Это Вероника Тушнова. Без сомнения, один из самых откровенных и душевных поэтических голосов середины ХХ века. Это из-под ее пера вышло столь обнадеживающее:
Понимаешь, все еще будет!
В сто концов убегают рельсы…
И вот это еще, пронзительное, всем знакомое:
И так захочешь теплоты,
Не полюбившейся когда-то,
Что переждать не сможешь ты
Трех человек у автомата…
В ее стихах не просто «лирические размышления». Многие из них можно назвать «опытом выживания» души в трудных, горьких жизненных ситуациях. Возможно, поэтому они так полюбились целому поколению российских женщин — и не одному уже. Поэтичная, но сильная натура, умеющая любить, прощать и ждать. А еще — радоваться самым простым жизненным вещам. Таков, наверное, вкратце словесный портрет их лирической героини.
* * *
Впрочем, написать хотелось немного о другом — менее «литературном» и более «человеческом». В предисловиях к сборникам поэтессы сказано обычно, вскользь, о ее «драматичной судьбе». Что было в этой судьбе, во многом понятно из творчества. Спасала раненых в госпиталях, выживала с маленькой дочкой в скудные послевоенные годы… Но главными в ее жизни были все же не эти трудности.

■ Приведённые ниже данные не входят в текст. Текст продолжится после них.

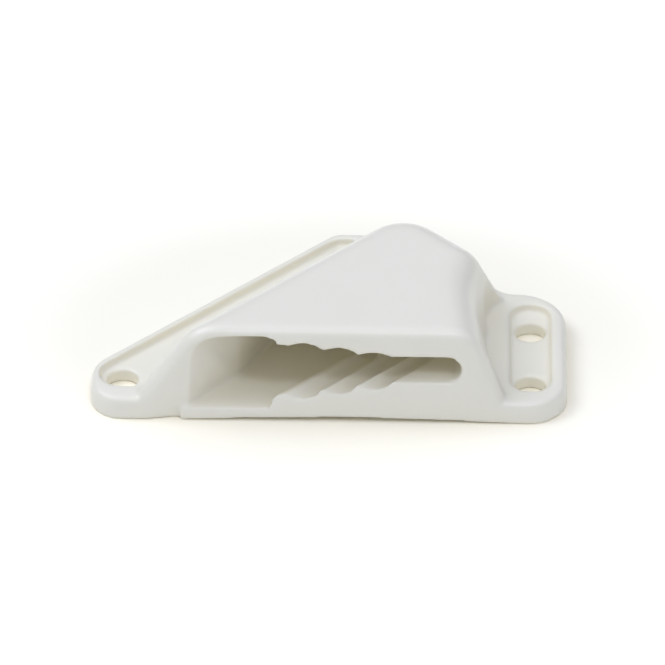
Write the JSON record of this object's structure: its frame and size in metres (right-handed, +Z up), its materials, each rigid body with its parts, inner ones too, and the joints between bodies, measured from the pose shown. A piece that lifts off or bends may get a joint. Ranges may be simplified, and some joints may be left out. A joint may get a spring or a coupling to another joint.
{
  "type": "line cleat",
  "caption": "Side entry line cleat: a three-cornered hood over a line passage, a toothed slot that narrows between jaws in its front face, and a flat base with sunk screw holes.",
  "frame": {"origin": "centre of the bounding box in the plane of the underside", "axes": "+X along the front from the pointed tip to the wide end, +Y from the toothed front face to the back, +Z up from the surface that the cleat is screwed to"},
  "size_m": [0.082, 0.0522, 0.018],
  "materials": {
    "nylon": "smooth off-white moulded nylon with a soft gloss"
  },
  "bodies": {
    "root": {"cleat_body": "nylon"}
  },
  "joints": []
}
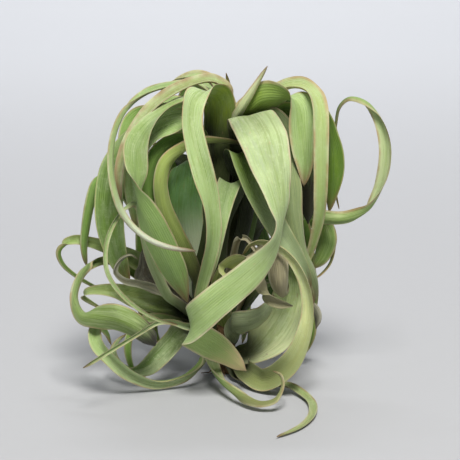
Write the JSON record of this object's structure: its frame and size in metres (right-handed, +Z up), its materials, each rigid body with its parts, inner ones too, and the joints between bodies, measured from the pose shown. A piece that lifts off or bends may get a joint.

А тот «загадочный незнакомец», которого она хранила, как некую тайну сердца, от которого годами ждала и не получала писем, к которому, несмотря ни на что, готова была явиться по первому зову — и вновь обреченно вздыхала: «Ты так, наверное, богат, что ничего тебе не надо». Наверное, более всего и притягивает в этой истории о любви такая вот всепоглощающая готовность отказаться от себя: «За это можно все отдать…» — и странная обделенность.Настолько странная и несправедливая, что рано или поздно поневоле задумаешься — а кем же был «он»? Точнее, как же могло случиться так, что даже такое преданное чувство не смогло растопить чьего-то сердца. Не вызвать хотя бы благодарности, позволения просто быть рядом. А если «он» был так жесток, то почему его все же любили? Ведь, в конце концов, разве для такой любви Бог сотворил человека?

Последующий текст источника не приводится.